I molded them at the start using the rice-stuffed-socks-heated-in-the-microwave method. They were snug at first, but have lots of room in the toes now. So much so that I recently ordered another pair in an 11 to replace my present size 12s. 

The Trident, with its triple boa, is hands-down the best boot I've ever ridden. I can crank them cast tight for an ultra responsive feel, but loosen them for playing around. My local hill always has fun, little features at the bottom, and I often crank them super tight to bomb a run, then pop the upper and heel-hold boas wide-open at the bottom to hit whatever features are at the bottom. Don't even have to stop.


----------



## Brewtown (Feb 16, 2014)

Alonzo said:


> The Intuition Dream Liners in my Tridents have packed out by what feels to be approaching a full size over 37 days use this year. However, I definitely put a lot more wear into them than one would expect for 37 days, as many of those days were backcountry and/or splitboarding days which involved several hours of hiking (always 5 or more, sometimes as 7-8 hours).
> 
> I molded them at the start using the rice-stuffed-socks-heated-in-the-microwave method. They were snug at first, but have lots of room in the toes now. So much so that I recently ordered another pair in an 11 to replace my present size 12s.
> 
> The Trident, with its triple boa, is hands-down the best boot I've ever ridden. I can crank them cast tight for an ultra responsive feel, but loosen them for playing around. My local hill always has fun, little features at the bottom, and I often crank them super tight to bomb a run, then pop the upper and heel-hold boas wide-open at the bottom to hit whatever features are at the bottom. Don't even have to stop.

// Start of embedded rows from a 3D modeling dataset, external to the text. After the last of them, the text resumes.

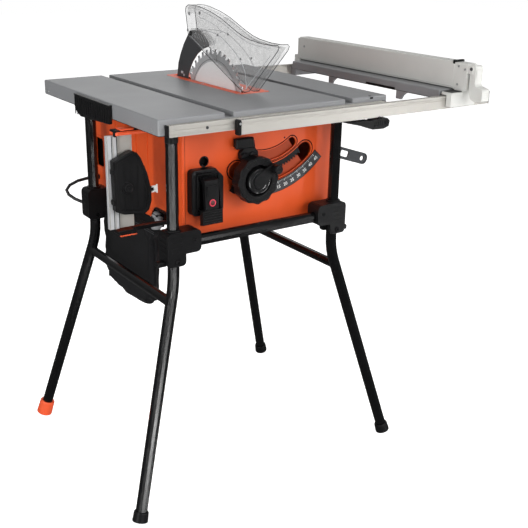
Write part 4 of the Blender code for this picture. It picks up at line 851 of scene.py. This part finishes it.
# ---------------------------------------------------------------- left side
def build_side_details():
    """Ribs on the handle, the stored gauge's grooves and pointer, clips, and the cord's strain relief."""
    bm = bmesh.new()
    for k in range(15):
        y = 201 + 11.2 * k
        bottom = -40.5 if y < 320 else -46.5
        add_box(bm, (-10.2, y, bottom), (-8.6, y + 3.6, -8), 0.7)
    piece("handle_ribs", bm, "black_plastic", CASE, 0.2)
    boxes("handle_top_edge", "black_plastic", CASE, ((-9.6, 193, -6.2), (-0.6, 367, -2.9), 0.8),
          edge=0.2)

    # painted shade: near-black strips stand for the shade in the gauge bar's grooves
    boxes("gauge_bar_grooves", "black_and_painted_shade", "miter_gauge", ((-34.6, 131.2, -243.6), (-33.4, 132.2, -51.4)),
          ((-23.6, 131.3, -243.6), (-22.4, 135.2, -51.4)))
    boxes("gauge_bar_edges", "rail_aluminium", "miter_gauge",
          ((-44.8, 131.3, -243.8), (-43.2, 132.5, -51.2), 0.3),
          ((-31.6, 131.4, -243.8), (-30.4, 132.3, -51.2), 0.3))
    bm = bmesh.new()
    for k in range(5):
        top, bottom = -104 - 1.5 * k, -203
        x = -34 + 15 * k
        if x > 20:
            top = -104 - (x - 20) * 1.7
        add_box(bm, (x, 112.0, bottom), (x + 2.2, 113.6, top), 0.8)
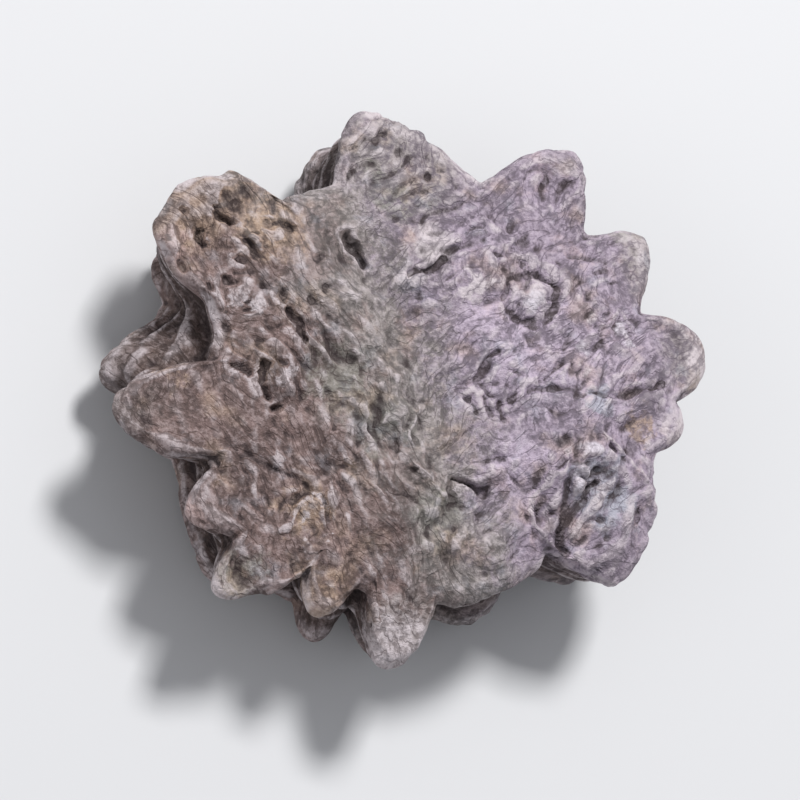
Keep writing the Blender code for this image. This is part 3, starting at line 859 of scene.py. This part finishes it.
    roughness = nodes.range(mottle, 0.2, 0.8, 0.85, 0.50)
    nodes.tree.links.new(roughness, shader.inputs["Roughness"])
    shader.inputs["Specular IOR Level"].default_value = COAT_SPECULAR
    weak_spots = [((*at, WEAK_GRAIN_HEIGHT), radius) for at, radius in WEAK_GRAIN_PLACES]
    strength = nodes.range(spots_mask(nodes, place, weak_spots), 0.0, 1.0, 1.0, WEAK_GRAIN_SHARE)
    height = nodes.math("MULTIPLY", grain.outputs["Height"], strength)
    bump = nodes.add("ShaderNodeBump", {"Height": height, "Distance": sizes.grain, "Strength": 1.0})
    nodes.tree.links.new(bump.outputs["Normal"], shader.inputs["Normal"])
    return material


class GACSEED_OT_seed(bpy.types.Operator):
    """Build the seed with its toothed rim, relief and coat"""

    bl_idname = "gac_seed.seed"
    bl_label = "Seed"

    def execute(self, context):
        noise.seed_set(NOISE_SEED)
        sizes = context.scene.gac_seed_sizes
        block = seed_shape(sizes)
        mesh = bpy.data.meshes.new("seed")
        block.to_mesh(mesh)
        block.free()
        mesh.shade_smooth()
        add_heights(mesh, "near_height", NEAR_ROUNDS, NEAR_UNIT)
        add_heights(mesh, "wide_height", WIDE_ROUNDS, WIDE_UNIT)
        mesh.materials.append(seed_coat(context.scene.gac_seed_colours, sizes))
        seed = bpy.data.objects.new("seed", mesh)
        context.scene.collection.objects.link(seed)
        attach(seed, "root")
        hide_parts("gac_seed")
        return {"FINISHED"}


def floor_material(colour):
    """Plain pale floor."""
    material = bpy.data.materials.new("floor")
    material.use_nodes = True
    shader = material.node_tree.nodes["Principled BSDF"]
    shader.inputs["Base Color"].default_value = tuple(colour)
    shader.inputs["Roughness"].default_value = FLOOR_ROUGHNESS
    return material


def add_light(name, way, distance, width, power, target):
    """A square soft light that faces the target from the given way."""
    data = bpy.data.lights.new(name, "AREA")
    data.size = width
    data.energy = power
    light = bpy.data.objects.new(name, data)
    light.location = target + way.normalized() * distance
    light.rotation_mode = "QUATERNION"
    light.rotation_quaternion = way.to_track_quat("Z", "Y")
    bpy.context.scene.collection.objects.link(light)


class GACSEED_OT_stage(bpy.types.Operator):
    """Build the floor, the soft lights and the camera"""

    bl_idname = "gac_seed.stage"
    bl_label = "Stage"

    def execute(self, context):
        scene = context.scene
        low, high = CAD_BOX
        target = (low + high) / 2.0
        width = scene.gac_seed_sizes.floor_width
        bpy.ops.mesh.primitive_plane_add(size=width, location=(0.0, 0.0, 0.0))
        floor = context.object
        floor.name = "floor"
        floor.data.materials.append(floor_material(scene.gac_seed_colours.floor))

        add_light("key", KEY_WAY, KEY_DISTANCE, KEY_WIDTH, KEY_POWER, target)
        add_light("fill", FILL_WAY, FILL_DISTANCE, FILL_WIDTH, FILL_POWER, target)
        world = bpy.data.worlds.new("studio")
        world.use_nodes = True
        background = world.node_tree.nodes["Background"]
        background.inputs["Color"].default_value = SKY_COLOUR
        background.inputs["Strength"].default_value = SKY_STRENGTH
        scene.world = world
        scene.view_settings.view_transform = "Standard"

        data = bpy.data.cameras.new("camera")
        data.sensor_width = SENSOR_MM
        data.lens = SENSOR_MM * CAMERA_DISTANCE * PICTURE_SHARE / (high.x - low.x)
        data.clip_start = CAMERA_CLIP_START
        camera = bpy.data.objects.new("camera", data)
        turned = Matrix((PICTURE_RIGHT, PICTURE_UP, CAMERA_WAY)).transposed().to_4x4()
        camera.matrix_world = Matrix.Translation(target + CAMERA_WAY * CAMERA_DISTANCE) @ turned
        scene.collection.objects.link(camera)
        scene.camera = camera
        return {"FINISHED"}


class GACSEED_PT_panel(bpy.types.Panel):
    """Lists the seed's sizes and colours, and the buttons that build it"""

    bl_idname = "GACSEED_PT_panel"
    bl_label = "Gac Seed"
    bl_space_type = "VIEW_3D"
    bl_region_type = "UI"
    bl_category = "Gac Seed"

    def draw(self, context):
        layout = self.layout
        for group in (context.scene.gac_seed_sizes, context.scene.gac_seed_colours):
            for name in group.__annotations__:
                layout.prop(group, name)
        layout.operator(GACSEED_OT_seed.bl_idname)
        layout.operator(GACSEED_OT_stage.bl_idname)


CLASSES = (GacSeedSizes, GacSeedColours, GACSEED_OT_seed, GACSEED_OT_stage, GACSEED_PT_panel)


def register():
    for each in CLASSES:
        bpy.utils.register_class(each)
    bpy.types.Scene.gac_seed_sizes = PointerProperty(type=GacSeedSizes)
    bpy.types.Scene.gac_seed_colours = PointerProperty(type=GacSeedColours)


def unregister():
    del bpy.types.Scene.gac_seed_colours
    del bpy.types.Scene.gac_seed_sizes
    for each in reversed(CLASSES):
        bpy.utils.unregister_class(each)


def main():
    register()
    bpy.ops.gac_seed.seed()
    bpy.ops.gac_seed.stage()


if __name__ == "__main__":
    main()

Excellent feedback, thank you. Sounds like I'll be sending my 11s back then. The 10.5s actually curled back my toes just a bit, but if the liner were to expand by a full size that would probably be a perfect fit with a midweight pair of socks. I'd read a review somewhere that Ride liners didn't pack out much so I wasn't sure if I could make that work. The 11s feel perfect but that much packing out would make them sloppy. 

Rides BOA system does look awesome, I love not having to mess with a pull string harness when taking them on and off and the heel hold on these things is incredible even without engaging the BOA.


----------